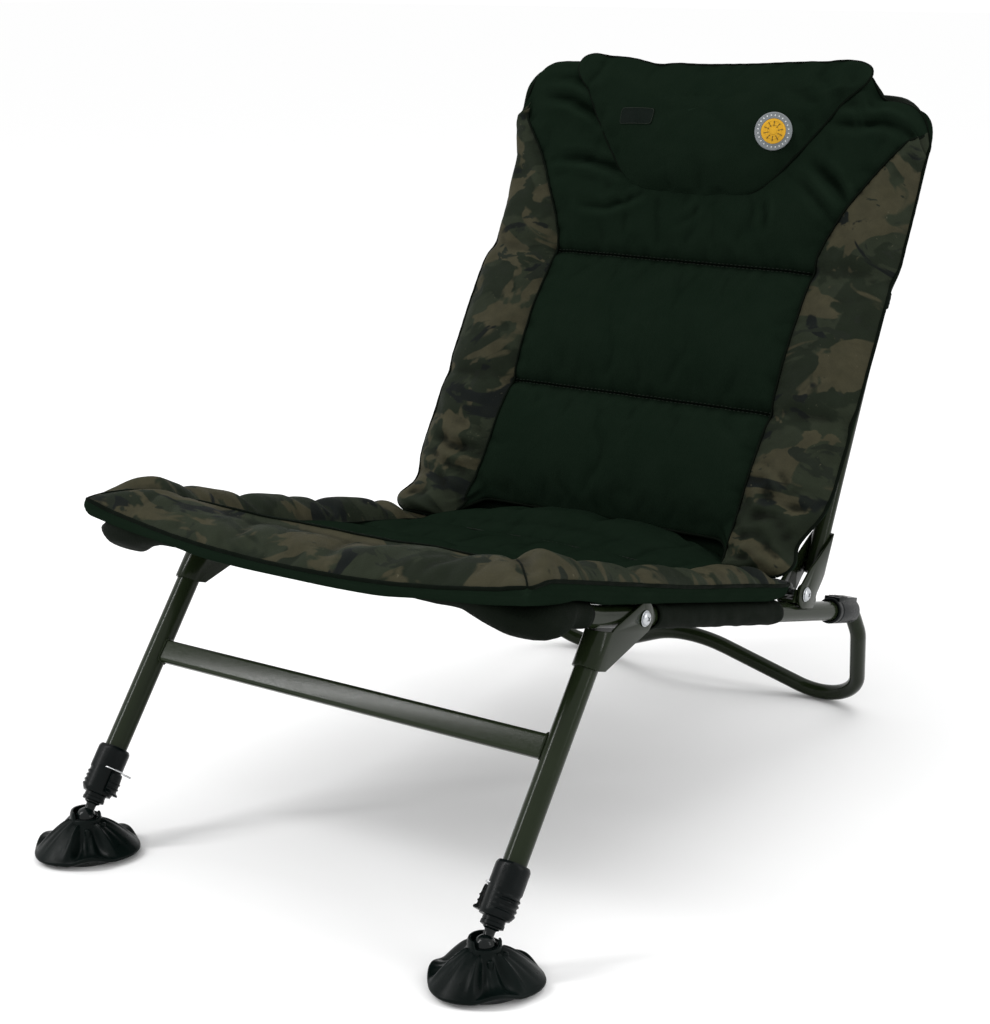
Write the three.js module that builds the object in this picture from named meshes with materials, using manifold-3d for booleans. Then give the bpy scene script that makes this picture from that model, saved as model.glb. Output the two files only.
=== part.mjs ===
// Low folding carp fishing chair: U-shaped seat frame, bent rear leg, folding
// front legs with sliding inner legs and mud feet, folding backrest, slings,
// padded seat, padded back and headrest pillow.
// Millimetres, +Z up, +Y to the rear, +X to the sitter's left hand side as seen
// from the front (the viewer's right). The origin is on the ground, at the
// middle of the chair's bounding box.
import * as THREE from 'three';
import { mergeVertices } from 'three/addons/utils/BufferGeometryUtils.js';
import Module from 'manifold-3d';

const wasm = await Module();
wasm.setup();

// ---------------------------------------------------------------- dimensions
const HALF = 237;            // rails, legs and back tubes lie at x = +-HALF
const SHIFT_Y = -400.23;      // moves the drawing origin (between the front balls) to the box centre

const RAIL_OD = 21, RAIL_ID = 19.2;      // seat frame tube
const REAR_OD = 17.6, REAR_ID = 14.8;    // bent rear leg tube
const LEG_OD = 22, LEG_ID = 18.8;        // front leg outer tube
const INNER_OD = 16, INNER_ID = 12.6;    // sliding inner leg
const BACK_OD = 19, BACK_ID = 16.4;      // backrest tube
const SIDES = 12;

// rail frame: origin on the front pivot, a runs rearwards along the rail, n up from it
const RAIL_O = [234.6, 265.9], RAIL_SLOPE = 14.13;
const FRONT_BAR_A = -182, RAIL_END_A = 461, FRONT_CORNER_R = 62;
const KINK_A = -66, FRONT_RISE = 10;     // ahead of the kink the rails rise to the front bar
// leg frame: origin at the ball's centre, s runs up the leg, n behind it
const BALL_Z = 35, LEG_LEAN = 37.71;
const LEG_TOP_S = 288, LEG_BOTTOM_S = 60, INNER_TOP_S = 214;
const COLLAR_S = [25, 73], BUSH_S = 17, COLLAR_R = 15.5;
const CROSSBAR_S = 179, CROSSBAR_H = 23, CROSSBAR_T = 11;
const BRACKET_S = 256;
// back frame: origin on the tube axis, s runs up the tube, h in front of it
const BACK_O = [621.3, 251], BACK_LEAN = 26.0;
const BACK_BOTTOM_S = -40, BACK_TOP_S = 484, BACK_CORNER_R = 48;
const SLING_BEND_S = 288, SLING_FOOT = [-14, 39.4];   // where the back sling leaves the tubes, and its lower edge (s, h)
// pivots
const PIVOT2 = { a: 334, n: 20.5 };      // back pivot in the rail frame
const BOLT_R = 3, HOLE_R = 3.4, HEAD_R = 7.5;
// rear leg, in its own slanted plane: s runs up from the ground line
const REAR_GROUND_Y = 799.3, REAR_TOP = [705.5, 147.4];
const BALL_R = 10, FOOT_R = 51.5;

// ------------------------------------------------------------------- helpers
const V = (x, y, z) => new THREE.Vector3(x, y, z);
const rad = (d) => (d * Math.PI) / 180;

function toManifold(geometry) {
  let g = geometry.clone();
  for (const name of Object.keys(g.attributes)) if (name !== 'position') g.deleteAttribute(name);
  g = mergeVertices(g, 1e-4);
  const index = g.index.array, tri = [];
  for (let i = 0; i < index.length; i += 3) {
    const [a, b, c] = [index[i], index[i + 1], index[i + 2]];
    if (a !== b && b !== c && a !== c) tri.push(a, b, c);
  }
  return new wasm.Manifold(new wasm.Mesh({
    numProp: 3,
    vertProperties: Float32Array.from(g.attributes.position.array),
    triVerts: Uint32Array.from(tri),
  }));
}

function toGeometry(manifold) {
  const m = manifold.getMesh();
  const g = new THREE.BufferGeometry();
  g.setAttribute('position', new THREE.BufferAttribute(Float32Array.from(m.vertProperties), 3));
  g.setIndex(new THREE.BufferAttribute(Uint32Array.from(m.triVerts), 1));
  return g;
}

const cut = (geometry, ...tools) => toGeometry(tools.reduce((m, t) => m.subtract(toManifold(t)), toManifold(geometry)));
const join = (...parts) => toGeometry(parts.slice(1).reduce((m, t) => m.add(toManifold(t)), toManifold(parts[0])));
const common = (a, b) => toGeometry(toManifold(a).intersect(toManifold(b)));

// a right-handed frame: columns u, v, w and an origin
function frame(u, v, w, o) {
  return new THREE.Matrix4().makeBasis(u, v, w).setPosition(o);
}

const ra = V(0, Math.cos(rad(RAIL_SLOPE)), -Math.sin(rad(RAIL_SLOPE)));
const rn = V(0, Math.sin(rad(RAIL_SLOPE)), Math.cos(rad(RAIL_SLOPE)));
const RAIL = frame(ra, rn, V(1, 0, 0), V(0, ...RAIL_O));            // (a, n, x)
const kink = Math.atan2(FRONT_RISE, KINK_A - FRONT_BAR_A);
const fa = ra.clone().multiplyScalar(Math.cos(kink)).addScaledVector(rn, -Math.sin(kink));
const fn = rn.clone().multiplyScalar(Math.cos(kink)).addScaledVector(ra, Math.sin(kink));
const frontO = V(0, ...RAIL_O).addScaledVector(ra, KINK_A).addScaledVector(fa, -KINK_A);
const FRONT_A = KINK_A - Math.hypot(FRONT_RISE, KINK_A - FRONT_BAR_A);   // the front bar in the risen part's frame
const frontPoint = (a, n, x = 0) => frontO.clone().addScaledVector(fa, a).addScaledVector(fn, n).add(V(x, 0, 0));
const ls = V(0, Math.sin(rad(LEG_LEAN)), Math.cos(rad(LEG_LEAN)));
const ln = V(0, Math.cos(rad(LEG_LEAN)), -Math.sin(rad(LEG_LEAN)));
const LEG = frame(ln, ls, V(1, 0, 0), V(0, 0, BALL_Z));             // (n, s, x)
const bs = V(0, Math.sin(rad(BACK_LEAN)), Math.cos(rad(BACK_LEAN)));
const bh = V(0, -Math.cos(rad(BACK_LEAN)), Math.sin(rad(BACK_LEAN)));
const BACK = frame(bs, bh, V(1, 0, 0), V(0, ...BACK_O));            // (s, h, x)

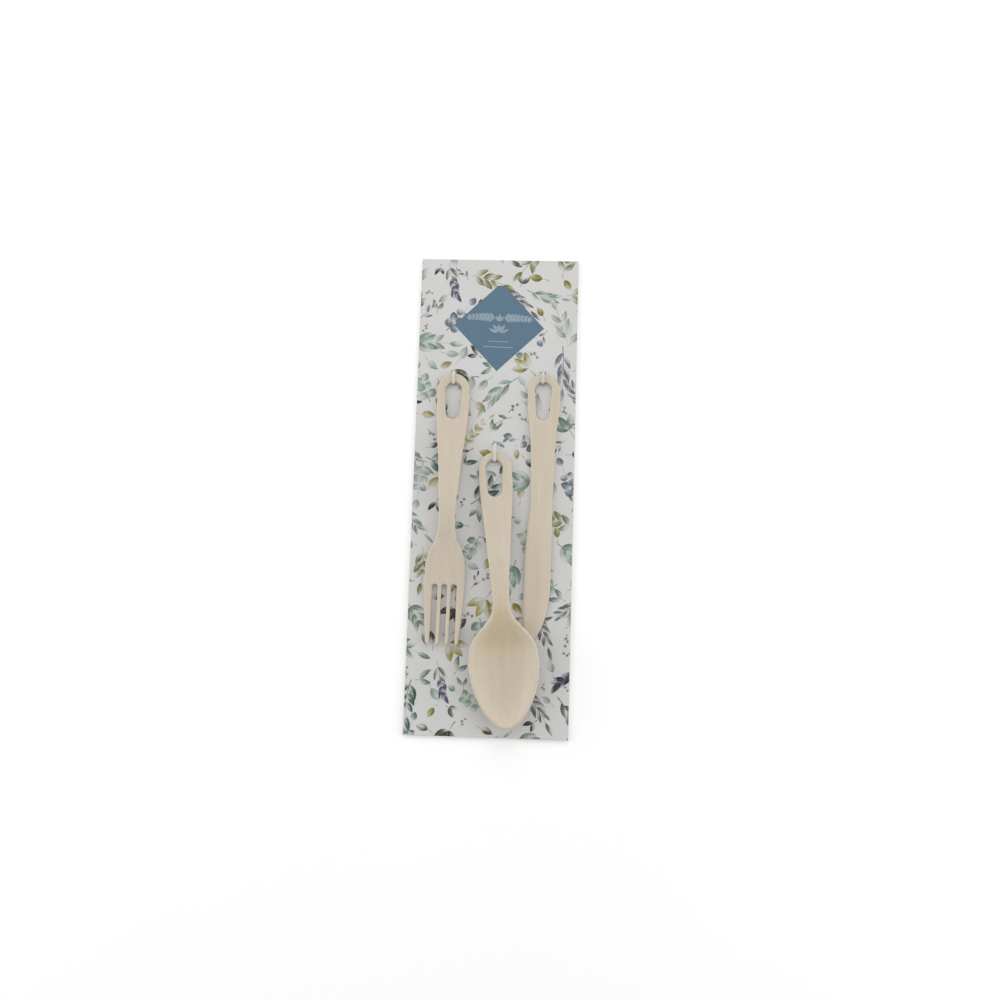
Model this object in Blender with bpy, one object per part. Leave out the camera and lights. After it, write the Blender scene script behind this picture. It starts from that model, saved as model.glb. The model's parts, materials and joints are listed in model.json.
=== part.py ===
"""Wooden cutlery pack: a fork, a spoon and a knife tied to a tall printed card.

The pack lies on its back. The card is in the XY plane with its label end at +Y,
the cutlery faces +Z, and the origin is under the middle of the card, on the
surface that the ties' backs rest on. Sizes are in millimetres and become metres
where a mesh is made.
"""
import math

import bmesh
import bpy
import numpy as np
from mathutils import Vector
from mathutils.geometry import delaunay_2d_cdt

MM = 0.001                   # one millimetre, in metres
GAP = 0.3                    # air between pieces that touch

# Card
CARD_WIDTH = 100.0
CARD_HEIGHT = 300.0
CARD_THICK = 1.0
SLIT_WIDTH = 3.4             # slits that the ties pass through
SLIT_HEIGHT = 1.3

# Ties: flat loops round the card and the end of each handle
TIE_WIDTH = 2.0
TIE_THICK = 0.5
TIE_BEND = 0.7               # radius of a tie's corners, at the middle of its thickness
TIE_BEND_POINTS = 4

# Levels, from the surface that the pack lies on
CARD_BACK = TIE_THICK + GAP
CARD_FRONT = CARD_BACK + CARD_THICK

# Cutlery, all pressed from thin sheets of wood
WOOD_THICK = 2.0
WOOD_EDGE = 0.6              # radius of the rounded edges
EDGE_STEPS = 2               # facets on each rounded edge
END_STEPS = 7                # facets on a quarter of a rounded handle end
SLOT_END_POINTS = 9          # points round each end of a handle's slot
TINE_END_POINTS = 9
GAP_END_POINTS = 7
GAP_SIDE_STEPS = 5           # facets along each side of a gap between tines
BOWL_TIP_POINTS = 14         # points from the bowl's widest place to its tip
KNIFE_POINT_POINTS = 7
SIDE_SPACING = 5.0           # spacing of points along the sides of a fork or a knife
SPOON_SIDE_POINTS = 32
FACE_SPACING = 3.5           # spacing of points on the faces, so that they can bend
SLOPE_STEP = 0.05            # distance over which the slope of a pressed sheet is taken
SHARP_ANGLE = 40.0           # degrees between faces that meet in a hard edge
MERGE_DISTANCE = 1e-6

# Stations run from the end of the handle. A width station is (distance, half width),
# and a rise station is (distance, height above the lowest part of the piece).
FORK_LENGTH = 170.0
FORK_END = 10.0              # radius of the handle's end
FORK_SHOULDER = 167.6        # where the tines' rounded ends start
FORK_WIDTHS = ((10, 10.0), (22, 10.1), (35, 9.3), (55, 7.3), (75, 5.9), (94, 4.95), (104, 6.1),
               (113, 10.3), (120, 12.2), (128, 12.6), (145, 12.0), (167.6, 10.2))
FORK_RISES = ((0, 0.0), (20, 0.5), (55, 3.5), (84, 6.0), (95, 5.3), (108, 2.8), (120, 1.0),
              (132, 0.2), (145, 0.1), (157, 0.8), (170, 2.0))
FORK_GAPS = (-5.9, 0.0, 5.9)  # middles of the gaps between the tines
FORK_GAP_WIDTH = 3.5         # at the root
FORK_GAP_MOUTH = 3.7         # between the tips
FORK_GAP_ROOT = 133.0        # where the gaps end

SPOON_LENGTH = 169.5
SPOON_END = 10.2
SPOON_WIDEST = 131.0         # widest place of the bowl
SPOON_BOWL_HALF = 21.0
SPOON_TIP_POWER = 1.78       # roundness of the bowl's tip
SPOON_WIDTHS = ((10.2, 10.2), (18, 10.4), (26, 10.1), (46, 8.35), (66, 6.8), (85, 5.25), (94, 5.1),
                (101, 6.3), (106, 9.2), (111, 13.6), (116, 17.4), (121, 19.7), (131, 21.0))
SPOON_RISES = ((0, 0.0), (20, 0.7), (50, 3.8), (80, 7.2), (92, 8.0), (105, 8.1), (131, 7.8),
               (169.5, 7.8))
BOWL_START = 95.0            # where the neck starts to dip into the bowl
BOWL_FLOOR_START = 123.0
BOWL_FLOOR_END = 137.0
BOWL_DEPTH = 6.4
BOWL_SIDE_POWER = 2.4        # the bowl's section across: higher is flatter in the middle
BOWL_TIP_POWER = 2.4

KNIFE_LENGTH = 170.5
KNIFE_END = 10.1
KNIFE_SPINES = ((10.1, 10.1), (20, 10.1), (35, 8.4), (50, 7.2), (68, 6.8), (84, 6.6), (96, 8.0),
                (106, 8.8), (118, 9.4), (135, 9.5), (150, 9.4), (162, 8.6), (169.3, 7.9))
KNIFE_EDGES = ((10.1, 10.1), (20, 10.1), (35, 8.5), (50, 7.6), (68, 7.3), (84, 7.0), (118, 7.0),
               (135, 6.8), (145, 5.6), (153, 3.8), (159, 1.5), (164, -1.3), (169.3, -5.9))
KNIFE_RISES = ((0, 0.0), (170.5, 0.0))
KNIFE_BEVEL = 4.0            # width of the strip that thins towards the cutting edge
KNIFE_BEVEL_START = 90.0     # where along the knife the strip begins
KNIFE_BEVEL_FULL = 110.0
KNIFE_EDGE_SHARE = 0.55      # thickness left at the cutting edge

# Slots near the ends of the handles: (near end, far end, near width, far width, how far the
# slot's middle is from the handle's, to the right)
FORK_SLOT = (5.8, 29.4, 10.8, 8.8, 0.1)
SPOON_SLOT = (4.9, 28.3, 10.9, 9.1, -0.8)
KNIFE_SLOT = (4.6, 29.2, 10.8, 8.2, -0.4)

# Where the end of each handle lies on the card, and how far the piece leans
FORK_PLACE = (-26.75, 74.5, -0.5)    # x, y, degrees
SPOON_PLACE = (0.2, 24.7, 4.4)
KNIFE_PLACE = (30.1, 74.6, 0.0)

# Ties: (x, how far past the end of the handle the tie enters the card)
FORK_TIE = (-27.1, 1.8)
SPOON_TIE = (0.4, 5.6)
KNIFE_TIE = (29.2, 1.8)

WOOD_COLOUR = (0.585, 0.510, 0.400)
CARD_COLOUR = (0.630, 0.625, 0.615)
TIE_COLOUR = (0.700, 0.670, 0.600)


def make_material(name, colour, roughness):
    """A plain Principled material, not metallic."""
    material = bpy.data.materials.new(name)
    material.use_nodes = True
    shader = material.node_tree.nodes["Principled BSDF"]
    shader.inputs["Base Color"].default_value = (*colour, 1.0)
    shader.inputs["Roughness"].default_value = roughness
    shader.inputs["Metallic"].default_value = 0.0
    return material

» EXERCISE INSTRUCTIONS
Reproduce exactly the lines that run from the start of the records to the line with "const SHIFT_Y = -400.23;", both included.

» ANSWER TO THE TASK
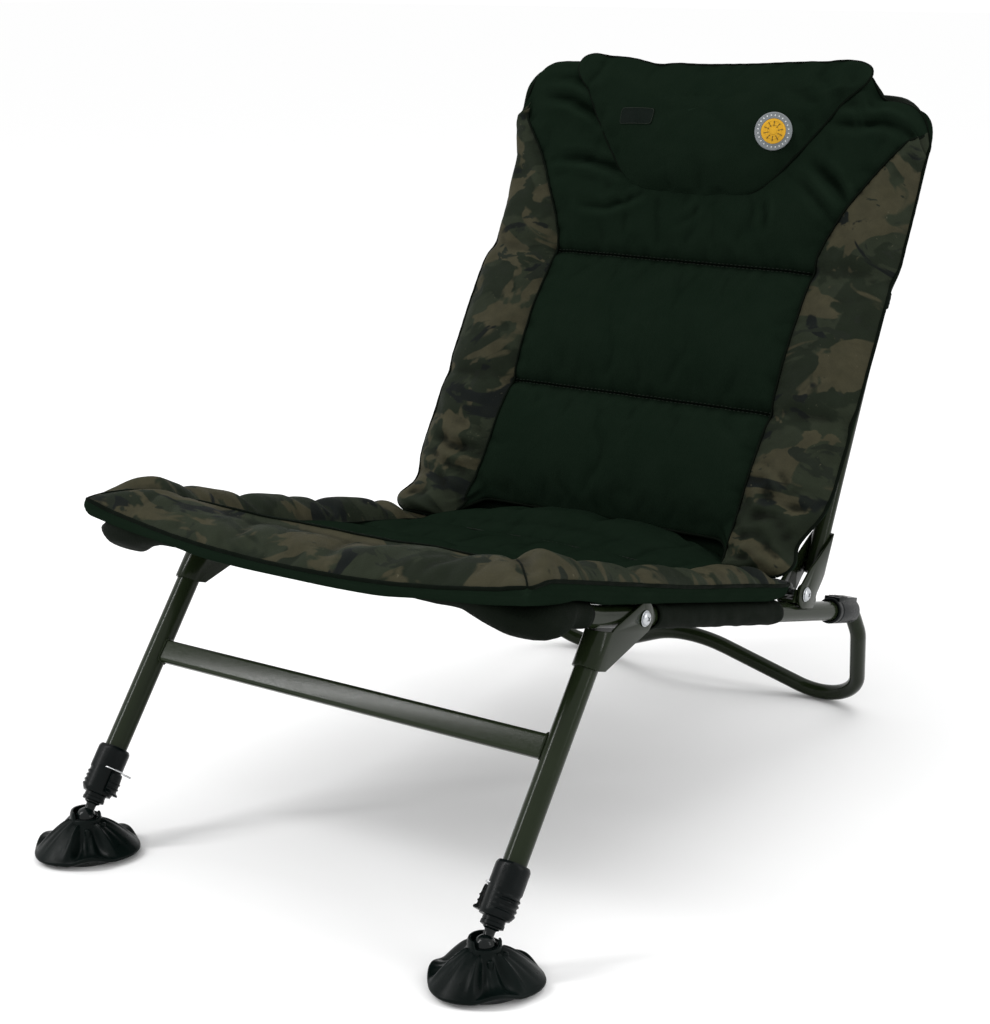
Write the three.js module that builds the object in this picture from named meshes with materials, using manifold-3d for booleans. Then give the bpy scene script that makes this picture from that model, saved as model.glb. Output the two files only.
=== part.mjs ===
// Low folding carp fishing chair: U-shaped seat frame, bent rear leg, folding
// front legs with sliding inner legs and mud feet, folding backrest, slings,
// padded seat, padded back and headrest pillow.
// Millimetres, +Z up, +Y to the rear, +X to the sitter's left hand side as seen
// from the front (the viewer's right). The origin is on the ground, at the
// middle of the chair's bounding box.
import * as THREE from 'three';
import { mergeVertices } from 'three/addons/utils/BufferGeometryUtils.js';
import Module from 'manifold-3d';

const wasm = await Module();
wasm.setup();

// ---------------------------------------------------------------- dimensions
const HALF = 237;            // rails, legs and back tubes lie at x = +-HALF
const SHIFT_Y = -400.23;      // moves the drawing origin (between the front balls) to the box centre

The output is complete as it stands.